As artificial intelligence models grow exponentially larger, the traditional method of connecting processors to memory and other chips via copper wires is hitting a physical wall. Copper cables generate significant heat and suffer from signal loss over short distances, creating a bottleneck known as the "memory wall." Silicon Photonics Co-Packaging (CPO) emerges as a revolutionary infrastructure solution to this problem. Instead of keeping optical components separate from the main processor, CPO integrates them into the same package or substrate. This allows data to travel as light rather than electricity, moving information faster and with far less energy waste.
Think of it like upgrading from a narrow, congested country road (copper) to a multi-lane highway (light). In traditional setups, electrical signals must be converted to optical signals at the edge of the chip, traveled through cables, and then converted back. This conversion process is slow and power-hungry. By co-packaging the silicon photonics engine right next to the AI accelerator, the distance the signal travels is minimized, and the need for repeated conversions is reduced. This architectural shift is critical for sustaining the growth of large language models and high-performance computing clusters.
## How Does It Work?
At a technical level, CPO leverages the properties of silicon to manipulate light waves. Standard silicon chips process electrons, but silicon can also guide photons when structured correctly. The core component is an Optical Input/Output (I/O) engine fabricated on a silicon wafer. This engine contains modulators that encode electrical data onto light beams and photodetectors that convert incoming light back into electrical signals for the processor.

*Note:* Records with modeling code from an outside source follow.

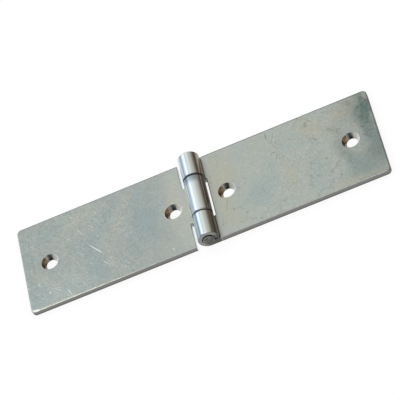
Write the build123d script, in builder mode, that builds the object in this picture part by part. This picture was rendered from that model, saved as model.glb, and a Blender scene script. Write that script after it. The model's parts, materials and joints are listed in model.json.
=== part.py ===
from build123d import *
from math import asin, degrees
import os

# Steel butt hinge: two long flat leaves of one sheet thickness, each rolled round a
# riveted pin. The pin runs along Y, the leaves reach out along X and their backs lie on
# Z = 0, so the origin is on the back plane, straight under the middle of the pin.
# All sizes are in millimetres.

# leaves
hinge_height = 35.0             # along the pin
sheet_thickness = 2.0
single_leaf_reach = 63.0        # pin axis to the free end, leaf with the middle knuckle
double_leaf_reach = 62.0        # pin axis to the free end, leaf with the outer knuckles
corner_radius = 1.5             # free corners, seen from the front
notch_corner_radius = 0.4       # corners of the punched notches
edge_radius = 0.35              # softened sheared edges

# barrel
pin_diameter = 3.0
pin_clearance = 0.03            # radial, between the pin and the rolled bore
middle_knuckle_length = 14.9
knuckle_gap = 0.3               # axial, between neighbouring knuckles
seam_gap = 0.15                 # between the rolled end and the front of its own leaf
end_notch_gap = 1.2             # single leaf, from the barrel to each end notch's edge
middle_notch_gap = 0.3          # double leaf, from the barrel to the middle notch's edge

# riveted pin ends
mouth_depth = 0.9               # length of the flared mouth in the outer knuckles
mouth_flare = 0.72              # how far the mouth spreads past the bore's radius
head_flare = 0.5                # how far the peened head spreads past the pin's radius
head_rise = 0.4                 # rim of the head above the end of the barrel
head_crown = 0.15               # rise of the dome above that rim
head_edge_radius = 0.15         # round the rim

# screw holes
screw_hole_diameter = 3.8
screw_head_diameter = 5.9       # countersink at the front face, before its rim is rounded
countersink_angle = 60.0
countersink_rim_radius = 0.15
hole_end_inset = 9.4            # outer hole, in from the free end
hole_barrel_inset = 5.9         # inner hole, out from the side of the barrel

# sizes that follow
half_height = hinge_height / 2
mouth_start = half_height - mouth_depth
pin_radius = pin_diameter / 2
bore_radius = pin_radius + pin_clearance
barrel_radius = bore_radius + sheet_thickness
axis_height = barrel_radius
middle_opening = middle_knuckle_length + 2 * knuckle_gap
roll_angle = 270 + degrees(asin((bore_radius - seam_gap) / barrel_radius))
pin_plane = Plane.XY.offset(axis_height)
pin_axis = Axis((0, 0, axis_height), (0, 1, 0))

os.makedirs("parts", exist_ok=True)


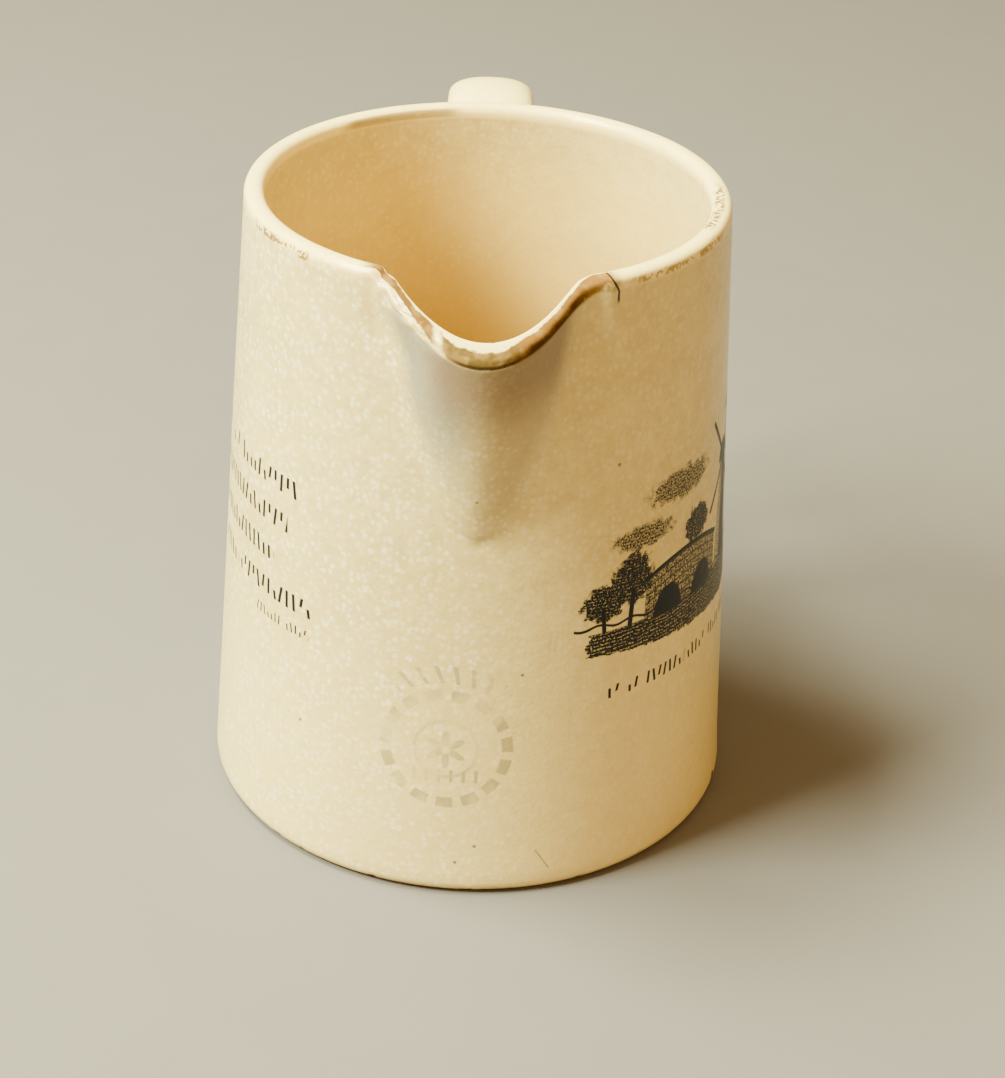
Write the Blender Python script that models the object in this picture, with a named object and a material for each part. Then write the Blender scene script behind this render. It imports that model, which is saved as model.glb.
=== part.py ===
"""A one-pint ale jug in cream glazed earthenware.

It is one fired piece: a straight-sided body that narrows to the rim, a beak
spout that grows out of the wall at the front, and a strap handle at the back.
The body stands on a ring and is hollow, with an even wall.

Metres, +Z up. The spout points to -Y and the handle to +Y. The origin is on
the standing plane, under the middle of the jug's box.
"""

import math

import bmesh
import bpy
from mathutils import Vector
from mathutils.geometry import interpolate_bezier

# Body
HEIGHT = 0.1170         # standing plane to the top of the rim
RIM_RADIUS = 0.0424     # outside of the wall at the rim
BASE_RADIUS = 0.04925   # outside of the wall, carried down to the standing plane
WALL = 0.0039           # thickness of the wall
RIM_ROUND = 0.49 * WALL   # height of the rounding, which runs over the whole rim and lip
RIM_FULLNESS = 0.86     # 1 makes the rim a half round, less makes it squarer
BASE_ROUND = 0.0026     # radius between the wall and the standing ring
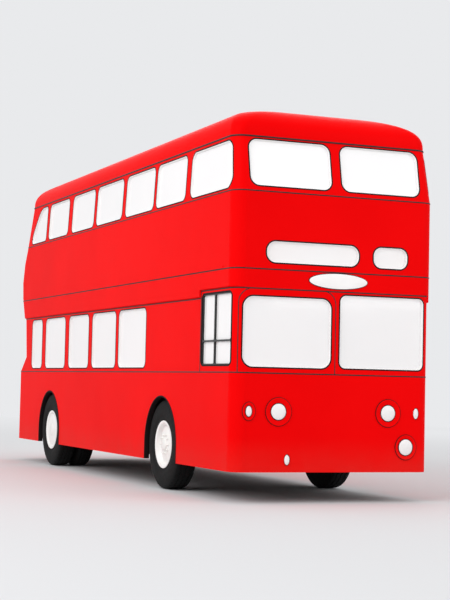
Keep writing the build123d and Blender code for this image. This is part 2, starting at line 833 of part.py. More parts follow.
# Chassis: two rails with bearers under the engine, and cross-members and outriggers between them
member_length = 80
member_depth = 100
bearer_low, bearer_high, bearer_end = 360, beam_top, body_length - 100
bearer_lap = 80
tow_bore_radius = 20
rail_profile = outline([
    (at(wall), rail_bottom), (at(wall), rail_top), (at(bulkhead_station), rail_top),
    (at(bulkhead_station), bearer_high), (at(bearer_end), bearer_high),
    (at(bearer_end), bearer_low), (at(bulkhead_station - bearer_lap), bearer_low),
    (at(bulkhead_station - bearer_lap), rail_bottom),
])
with BuildPart() as chassis_rails:
    for direction in (-1, 1):
        with Locations((direction * rail_x, 0, 0)):
            rail = extrude(rail_profile, amount=rail_width / 2, both=True, mode=Mode.PRIVATE)
            add(rail)
save(chassis_rails, "chassis_rails")

rail_inner, rail_outer = rail_x - rail_width / 2, rail_x + rail_width / 2
# Station of each member's middle, and how far it reaches to the offside and the nearside
member_rows = (
    (wall + member_length / 2, 800, rail_inner),
    (800, inner_half_width, rail_inner),
    (1600, inner_half_width, inner_half_width),
    (3000, inner_half_width, inner_half_width),
    (4700, inner_half_width, inner_half_width),
    (6000, inner_half_width, inner_half_width),
    (bulkhead_station - member_length, inner_half_width, inner_half_width),
)
with BuildPart() as chassis_members:
    for station, offside_reach, nearside_reach in member_rows:
        spans = [(-rail_inner, rail_inner), (-offside_reach, -rail_outer),
                 (rail_outer, nearside_reach)]
        for left, right in spans:
            if right > left:
                with Locations(((left + right) / 2, at(station), rail_top - member_depth / 2)):
                    Box(right - left, member_length, member_depth)
    with Locations((0, at(member_rows[0][0]), rail_top)):
        Cylinder(tow_bore_radius, 4 * member_depth, mode=Mode.SUBTRACT)
save(chassis_members, "chassis_members")

spring_half_length = 600
shackle = 60
leaf_main_top, leaf_end_low = 484, 466
with BuildPart() as leaf_springs:
    for station in (front_axle_station, rear_axle_station):
        y = at(station)
        profile = outline([
            (y - spring_half_length, leaf_end_low), (y - 150, beam_top), (y + 150, beam_top),
            (y + spring_half_length, leaf_end_low), (y + spring_half_length, rail_bottom),
            (y + spring_half_length - shackle, rail_bottom),
            (y + spring_half_length - shackle, leaf_main_top),
            (y - spring_half_length + shackle, leaf_main_top),
            (y - spring_half_length + shackle, rail_bottom), (y - spring_half_length, rail_bottom),
        ])
        for direction in (-1, 1):
            with Locations((direction * rail_x, 0, 0)):
                spring = extrude(profile, amount=rail_width / 2 - 5, both=True, mode=Mode.PRIVATE)
                add(spring)
save(leaf_springs, "leaf_springs")

with BuildPart() as engine_block:
    with Locations((-100, at(body_length - 365), (bearer_high + 1300) / 2)):
        Box(1500, 550, 1300 - bearer_high)
save(engine_block, "engine_block")

tank_start, tank_end, tank_low, tank_high = 3300, 4500, 370, 610
with BuildPart() as fuel_tank:
    with Locations((-(rail_x + rail_width / 2 + 300), at((tank_start + tank_end) / 2),
                    (tank_low + tank_high) / 2)):
        Box(600, tank_end - tank_start, tank_high - tank_low)
    fillet(fuel_tank.edges().filter_by(Axis.Y), 60)
save(fuel_tank, "fuel_tank")

# Axles, knuckles, wheels and tyres
outer_tyre_x = lower_half_width - tyre_face_inset
front_wheel_x = outer_tyre_x - front_tyre_width / 2
rear_wheel_x = outer_tyre_x - twin_tyre_width - twin_gap / 2
twin_offset = (twin_tyre_width + twin_gap) / 2
kingpin_x = front_wheel_x - steer_offset
boss_radius, boss_half = 45, 50
yoke_gap = 5
yoke_arm = 35


def beam_sketch(station, crank_end, reach, end_low, end_high):
    """Front view of a dropped axle beam that cranks up to its ends outside the rails."""
    low = beam_top - beam_drop
    crank_start = rail_x + rail_width / 2 + 20
    half = [(crank_start, low), (crank_end, end_low), (reach, end_low), (reach, end_high),
            (crank_end, end_high), (crank_start, beam_top)]
    with BuildSketch(Plane.XZ.offset(-at(station))) as face:
        with BuildLine():
            Polyline(*half, *[(-x, z) for x, z in half[::-1]], close=True)
        make_face()
    return face.sketch


with BuildPart() as front_axle:
    extrude(beam_sketch(front_axle_station, kingpin_x - 2 * boss_radius, kingpin_x,
                        tyre_radius - boss_half, tyre_radius + boss_half),
            amount=beam_half_depth - 5, both=True)
    with Locations(*[(x, at(front_axle_station), tyre_radius) for x in (-kingpin_x, kingpin_x)]):
        Cylinder(boss_radius, 2 * boss_half)
        Cylinder(kingpin_radius + steer_bore_clearance, 4 * boss_half, mode=Mode.SUBTRACT)
save(front_axle, "front_axle")

rear_beam_end = rear_wheel_x - twin_offset - 50
rear_stub_end = rear_wheel_x + 90
hub_half_height = 60
casing_radius, casing_half = 150, 110
with BuildPart() as rear_axle:
    extrude(beam_sketch(rear_axle_station, rear_beam_end - 80, rear_beam_end,
                        tyre_radius - hub_half_height, tyre_radius + hub_half_height),
            amount=beam_half_depth, both=True)
    with Locations((0, at(rear_axle_station), beam_top - casing_radius / 2)):
        Cylinder(casing_radius, 2 * casing_half, rotation=(0, 90, 0))
    for direction in (-1, 1):
        with Locations((direction * (rear_beam_end + rear_stub_end) / 2, at(rear_axle_station),
                        tyre_radius)):
            Cylinder(rear_stub_radius, rear_stub_end - rear_beam_end, rotation=(0, 90, 0))
save(rear_axle, "rear_axle")

arm_low = tyre_radius - boss_half - yoke_gap - yoke_arm
arm_high = tyre_radius + boss_half + yoke_gap + yoke_arm
yoke_plate_x = boss_radius + yoke_gap
yoke_plate_thickness = 20
brake_plate_radius, brake_plate_thickness = 170, 10
stub_end = 105
for side, direction in (("offside", -1), ("nearside", 1)):
    with BuildPart() as knuckle:
        Cylinder(kingpin_radius, arm_high - arm_low)
        for height in (-1, 1):
            with Locations((0, 0, height * (boss_half + yoke_gap + yoke_arm / 2))):
                Cylinder(boss_radius, yoke_arm)
            with Locations((yoke_plate_x / 2, 0, height * (boss_half + yoke_gap + yoke_arm / 2))):
                Box(yoke_plate_x, 2 * boss_radius, yoke_arm)
        with Locations((yoke_plate_x + yoke_plate_thickness / 2, 0, 0)):
            Box(yoke_plate_thickness, 2 * boss_radius, arm_high - arm_low)
            Cylinder(brake_plate_radius, brake_plate_thickness, rotation=(0, 90, 0))
        with Locations((yoke_plate_x + stub_end / 2, 0, 0)):
            Cylinder(stub_radius, stub_end, rotation=(0, 90, 0))
    knuckle.part = knuckle.part.rotate(Axis.Z, 0 if direction > 0 else 180).moved(
        Location((direction * kingpin_x, at(front_axle_station), tyre_radius)))
    save(knuckle, f"knuckle_{side}")

# Wheel sections: distance outboard of the wheel's middle plane, radius
rim_depth = 15
flange_radius = 290
flange_width = 12
barrel_inner = rim_radius - rim_depth
front_rim_half = front_tyre_width / 2 - 10
front_bore = stub_radius + steer_bore_clearance
hub_start = 55
front_wheel_section = (
    (hub_start, front_bore), (hub_start, 75), (88, 75), (88, 140), (60, barrel_inner),
    (flange_width - front_rim_half, barrel_inner), (-front_rim_half, barrel_inner),
    (-front_rim_half, flange_radius), (flange_width - front_rim_half, flange_radius),
    (flange_width - front_rim_half, rim_radius), (front_rim_half - flange_width, rim_radius),
    (front_rim_half - flange_width, flange_radius), (front_rim_half, flange_radius),
    (front_rim_half, barrel_inner), (74, barrel_inner), (102, 140), (102, 75), (118, 60),
    (front_rim_half, 52), (front_rim_half, 0), (115, 0), (115, front_bore),
)
rear_bore = rear_stub_radius + steer_bore_clearance
rear_rim_half = twin_offset + twin_tyre_width / 2 - 10
inner_flange = twin_offset - twin_tyre_width / 2 + 10
trim_face = rear_rim_half - 20
rear_wheel_section = (
    (-70, rear_bore), (-70, 90), (-10, 90), (-10, barrel_inner), (-rear_rim_half, barrel_inner),
    (-rear_rim_half, flange_radius), (flange_width - rear_rim_half, flange_radius),
    (flange_width - rear_rim_half, rim_radius), (-inner_flange - flange_width, rim_radius),
    (-inner_flange - flange_width, flange_radius), (-inner_flange, flange_radius),
    (-inner_flange, rim_radius), (inner_flange, rim_radius), (inner_flange, flange_radius),
    (inner_flange + flange_width, flange_radius), (inner_flange + flange_width, rim_radius),
    (rear_rim_half - flange_width, rim_radius), (rear_rim_half - flange_width, flange_radius),
    (rear_rim_half, flange_radius), (rear_rim_half, barrel_inner), (trim_face, barrel_inner),
    (trim_face + 8, 90), (trim_face - 4, 90), (trim_face - 12, barrel_inner), (10, barrel_inner),
    (10, 70), (trim_face, 70), (trim_face, 0), (98, 0), (98, rear_bore),
)


def spun(section, middle_x, station, direction):
    """A section turned about a wheel's axis, with its outboard side facing away from the bus."""
    with BuildPart() as solid:
        with BuildSketch(Plane.XY):
            with BuildLine():
                Polyline(*section, close=True)
            make_face()
        revolve(axis=Axis.X)
    return solid.part.rotate(Axis.Z, 0 if direction > 0 else 180).moved(
        Location((direction * middle_x, at(station), tyre_radius)))


def tyre_section(middle, width):
    """Half of a tyre's section: bead, sidewall, shoulder and tread."""
    half = width / 2
    bead = half - 30
    return (
        (middle - bead, rim_radius), (middle - bead - 8, rim_radius + 38),
        (middle - half, rim_radius + 110), (middle - half, rim_radius + 170),
        (middle - half + 12, tyre_radius - 35), (middle - half + 30, tyre_radius - 10),
        (middle - half + 55, tyre_radius), (middle + half - 55, tyre_radius),
        (middle + half - 30, tyre_radius - 10), (middle + half - 12, tyre_radius - 35),
        (middle + half, rim_radius + 170), (middle + half, rim_radius + 110),
        (middle + bead + 8, rim_radius + 38), (middle + bead, rim_radius),
    )


for side, direction in (("offside", -1), ("nearside", 1)):
    with BuildPart() as front_wheel:
        add(spun(front_wheel_section, front_wheel_x, front_axle_station, direction))
    save(front_wheel, f"front_wheel_{side}")
    with BuildPart() as rear_wheel:
        add(spun(rear_wheel_section, rear_wheel_x, rear_axle_station, direction))
    save(rear_wheel, f"rear_wheel_{side}")
    with BuildPart() as front_tyre:
        add(spun(tyre_section(0, front_tyre_width), front_wheel_x, front_axle_station, direction))
    save(front_tyre, f"front_tyre_{side}")
    with BuildPart() as rear_tyre:
        for middle in (-twin_offset, twin_offset):
            add(spun(tyre_section(middle, twin_tyre_width), rear_wheel_x, rear_axle_station,
                     direction))
    save(rear_tyre, f"rear_tyre_{side}")

# Entrance doors: two jack-knife pairs that fold inwards, each a lead leaf on a jamb post
# and a trail leaf on hinges along their outer face
leaf_outer_x = lower_half_width - leaf_setback
leaf_inner_x = leaf_outer_x - leaf_thickness
doorway_middle = (doorway_start + doorway_end) / 2
lead_axis_station = doorway_start + jamb_gap
leaf_reach = (doorway_middle - leaf_gap / 2 - lead_axis_station) / 2
leaf_low, leaf_high = platform_top + leaf_end_gap, doorway_high - leaf_end_gap
post_radius = 9
leaf_frame = 45
leaf_window_low = 900
knee_hinge_heights = (620, 1290, 1960)
knuckle_pitch = knuckle_length + knuckle_gap
for pair, direction in (("front", 1), ("rear", -1)):
    for role, near, far in (
        ("lead", 0, leaf_reach - leaf_gap / 2),
        ("trail", leaf_reach + leaf_gap / 2, 2 * leaf_reach),
    ):
        own = (-knuckle_pitch, knuckle_pitch) if role == "lead" else (0,)
        other = (0,) if role == "lead" else (-knuckle_pitch, knuckle_pitch)
        jamb = at(lead_axis_station if direction > 0
                  else 2 * doorway_middle - lead_axis_station)
        middle_y = jamb + direction * (near + far) / 2
        knee_y = jamb + direction * leaf_reach
        with BuildPart() as leaf:
            with Locations((leaf_inner_x + leaf_thickness / 2, middle_y, (leaf_low + leaf_high) / 2)):
                Box(leaf_thickness, far - near, leaf_high - leaf_low)
            with BuildSketch(Plane.YZ):
                with Locations((middle_y, (leaf_window_low + leaf_high - leaf_frame) / 2)):
                    RectangleRounded(far - near - 2 * leaf_frame,
                                     leaf_high - leaf_frame - leaf_window_low, 40)
            extrude(amount=overall_width, mode=Mode.SUBTRACT)
            if role == "lead":
                with Locations((leaf_inner_x, jamb, (platform_top + doorway_high) / 2)):
                    Cylinder(post_radius, doorway_high - platform_top - 2 * knuckle_gap)
            with Locations(*[(leaf_outer_x, knee_y, z + offset)
                             for z in knee_hinge_heights for offset in other]):
                Cylinder(knuckle_radius + knuckle_room, knuckle_length + 2 * knuckle_gap,
                         mode=Mode.SUBTRACT)
            with Locations(*[(leaf_outer_x, knee_y, z + offset)
                             for z in knee_hinge_heights for offset in own]):
                Cylinder(knuckle_radius, knuckle_length)
        save(leaf, f"door_{pair}_{role}")
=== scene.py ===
# %% [markdown]
# # A double-decker bus
# The object is a full-size red bus with its engine at the back and its entrance in the front
# overhang. The pieces that carry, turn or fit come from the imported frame, in metres, with the front
# facing -Y and the driver on -X. This lesson gives them their finishes, and adds the surfaces that
# give a coachbuilt body its look: the domed roof, beadings, rubber glazing, lamps, wheels, treaded
# tyres and upholstered seats. Nothing from the frame is moved or resized.

# %% Load the frame
import json
import math
import bmesh
import bpy
import numpy as np
from mathutils import Matrix, Vector


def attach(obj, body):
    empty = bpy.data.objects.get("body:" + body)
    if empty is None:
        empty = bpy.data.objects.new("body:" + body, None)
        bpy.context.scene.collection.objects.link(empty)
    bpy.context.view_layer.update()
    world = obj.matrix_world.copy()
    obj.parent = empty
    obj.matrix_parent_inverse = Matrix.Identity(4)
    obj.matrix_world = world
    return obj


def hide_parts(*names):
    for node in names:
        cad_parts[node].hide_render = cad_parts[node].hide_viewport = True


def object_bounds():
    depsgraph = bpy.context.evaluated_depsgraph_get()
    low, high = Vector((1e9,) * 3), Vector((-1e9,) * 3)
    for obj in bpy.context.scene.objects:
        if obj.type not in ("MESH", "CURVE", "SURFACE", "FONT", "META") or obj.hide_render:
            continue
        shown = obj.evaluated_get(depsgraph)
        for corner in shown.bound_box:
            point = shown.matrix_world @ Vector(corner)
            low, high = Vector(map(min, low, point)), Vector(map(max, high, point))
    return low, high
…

In a CPO architecture, this optical I/O is placed physically adjacent to the Application-Specific Integrated Circuit (ASIC), such as a GPU or TPU. They share a common thermal management system and are connected via ultra-short, high-density electrical links on the interposer. This proximity eliminates the long traces required in traditional pluggable optics. The result is a dramatic reduction in parasitic capacitance and inductance, which are the primary enemies of high-speed signal integrity. While code examples aren't typically used to describe hardware layout, the logical flow resembles optimizing a function call by placing the library in the same memory block as the caller, removing the overhead of external lookups.
## Real-World Applications
* **Large Language Model Training**: Enables thousands of GPUs to communicate efficiently during the training of massive neural networks, reducing training time and operational costs.
* **High-Frequency Trading**: Provides the ultra-low latency required for financial algorithms where microseconds determine profitability.
* **Data Center Switching**: Replaces bulky, power-hungry switch chassis with compact, high-bandwidth optical switches that fit into standard server racks.
* **AI Inference Clusters**: Supports real-time inference services by ensuring rapid data movement between storage and processing units without thermal throttling.
## Key Takeaways
* **Energy Efficiency**: CPO significantly lowers the power required for data transmission, addressing the rising energy costs of AI data centers.
* **Bandwidth Density**: It allows for much higher data throughput per square millimeter compared to traditional copper-based connections.
* **Thermal Management**: By integrating optics and electronics, heat dissipation becomes more uniform, though cooling design becomes more complex.
* **Scalability**: This technology is essential for scaling AI infrastructure beyond current limits, enabling the next generation of supercomputing.
## 🔥 Gogo's Insight
**Why It Matters**: We are approaching the limits of Moore’s Law for electrical interconnects. As AI demands exascale computing, the energy cost of moving data currently outweighs the cost of computing it. CPO flips this equation, making data movement nearly free in terms of energy, which is vital for sustainable AI growth.
**Common Misconceptions**: A frequent error is assuming CPO means eliminating all cables. While it reduces internal board-level cabling, external fiber connections still exist. Another misconception is that CPO is purely a software optimization; it is fundamentally a hardware manufacturing challenge involving complex material science and packaging techniques.
**Related Terms**:
1. **Optical Interconnects**: The broader category of using light for data transfer.
2. **Heterogeneous Integration**: The practice of combining different types of chips (like logic and memory) into one package.
3. **Pluggable Optics**: The traditional modular approach that CPO aims to supplement or replace in high-end scenarios.